Now you’ve got a paid order with no message (or a message with no order). An inconsistent state that will surely generate lots of support calls.
This isn’t bad luck. It’s a design problem.
Any time you dual-write (DB + queue) in one request, you’re betting on flawless I/O. With retries, timeouts, and restarts, that bet loses.
The fix is the popular Outbox Pattern: Commit once to your database and let a background dispatcher publish messages from an outbox table.
Today, I’ll show you how to implement the outbox pattern in a few simple steps.
Let’s dive in.
What is the Outbox Pattern?
Imagine this classic distributed systems problem, where you need to both make a database update to store a new order and also publish a message to a queue so your queue processor can eventually work on fulfilling the order:
The problem is that we need to ensure both that the order is saved in the DB and that the message is published. If either of those operations fails, the other must fail too, or we get into an inconsistent state.
This is known as the dual-write problem, which happens because the database and the queue are separate systems where we can’t guarantee both writes succeed or fail together.
The best way to tackle this is by turning this dual-write scenario into two steps that can occur in a reliable sequence with the help of database transactions:
- Step 1: Store the outgoing message in a new database table (OutboxMessages) along with the order, but as part of a single database transaction.

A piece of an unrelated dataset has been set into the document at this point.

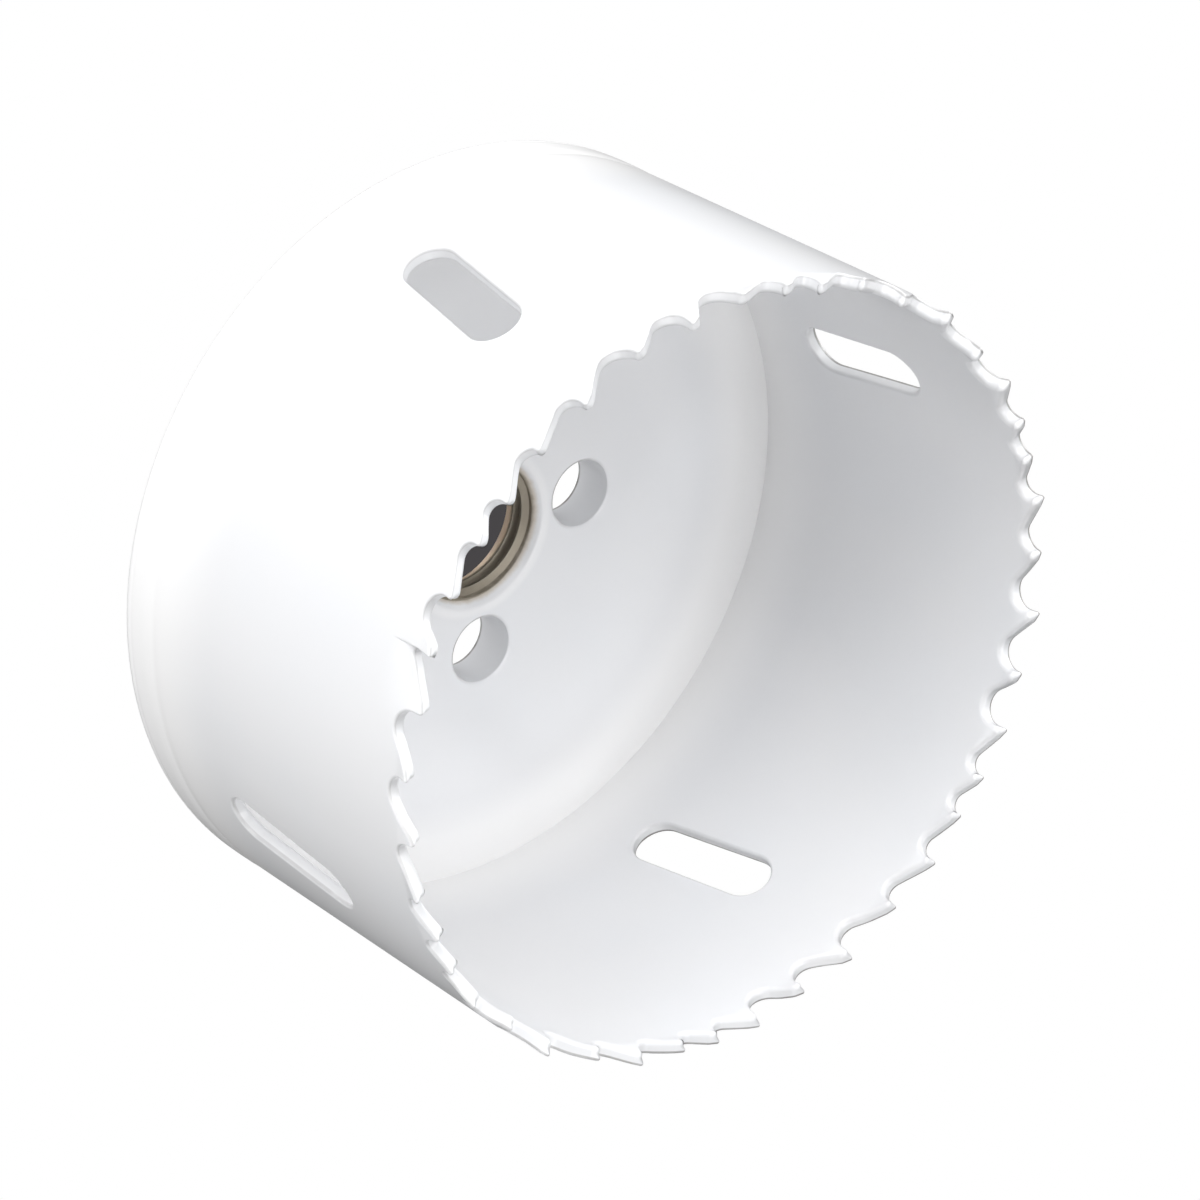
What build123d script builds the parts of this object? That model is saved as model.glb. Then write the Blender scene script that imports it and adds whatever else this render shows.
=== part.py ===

- Step 2: Scan the OutboxMessage table periodically and publish any pending messages to the queue
This is known as the Outbox Pattern and is one of the best ways to deal with the dual-write problem.
Let’s see how to implement it.
Step 1: Update the data model
First, you’ll need a new OutboxMessages table. I’m using EF Core, so I’ll introduce a new OutboxMessage model:
public class OutboxMessage
{
public Guid Id { get; set; }
public required string MessageType { get; set; }
public required string QueueName { get; set; }
public required string Payload { get; set; }
public string? MessageId { get; set; }
public string? CorrelationId { get; set; }
public DateTime CreatedAt { get; set; }
public DateTime? ProcessedAt { get; set; }
}
And the corresponding OutboxMessages DBSet in my DBContext:
public class AppDbContext(DbContextOptions<AppDbContext> options)
: DbContext(options)
{
public DbSet<Order> Orders => Set<Order>();
public DbSet<OutboxMessage> OutboxMessages => Set<OutboxMessage>();
}
Now, let’s start storing messages there.
Step 2: Store messages in the outbox
Here’s the message I’d like to publish, which I have defined as a simple record type:
public record OrderCreated(Guid OrderId, string CustomerName, decimal TotalAmount);
Next, as part of our POST Orders endpoint, we will create and store the message in our OutboxMessages table, just after creating our Order:
app.MapPost("/orders", async (
CreateOrderRequest request,
AppDbContext context,
TimeProvider timeProvider,
ILogger<Program> logger) =>
{
Guid orderId = Guid.Empty;
var strategy = context.Database.CreateExecutionStrategy();
await strategy.ExecuteAsync(async () =>
{
// Use a transaction to ensure atomicity
using var transaction = await context.Database.BeginTransactionAsync();
// 1. Create the order
var order = new Order
{
CustomerName = request.CustomerName,
TotalAmount = request.TotalAmount,
CreatedAt = timeProvider.GetUtcNow().UtcDateTime
};
context.Orders.Add(order);
await context.SaveChangesAsync();
orderId = order.Id;
// 2. Store the event in the outbox (same transaction!)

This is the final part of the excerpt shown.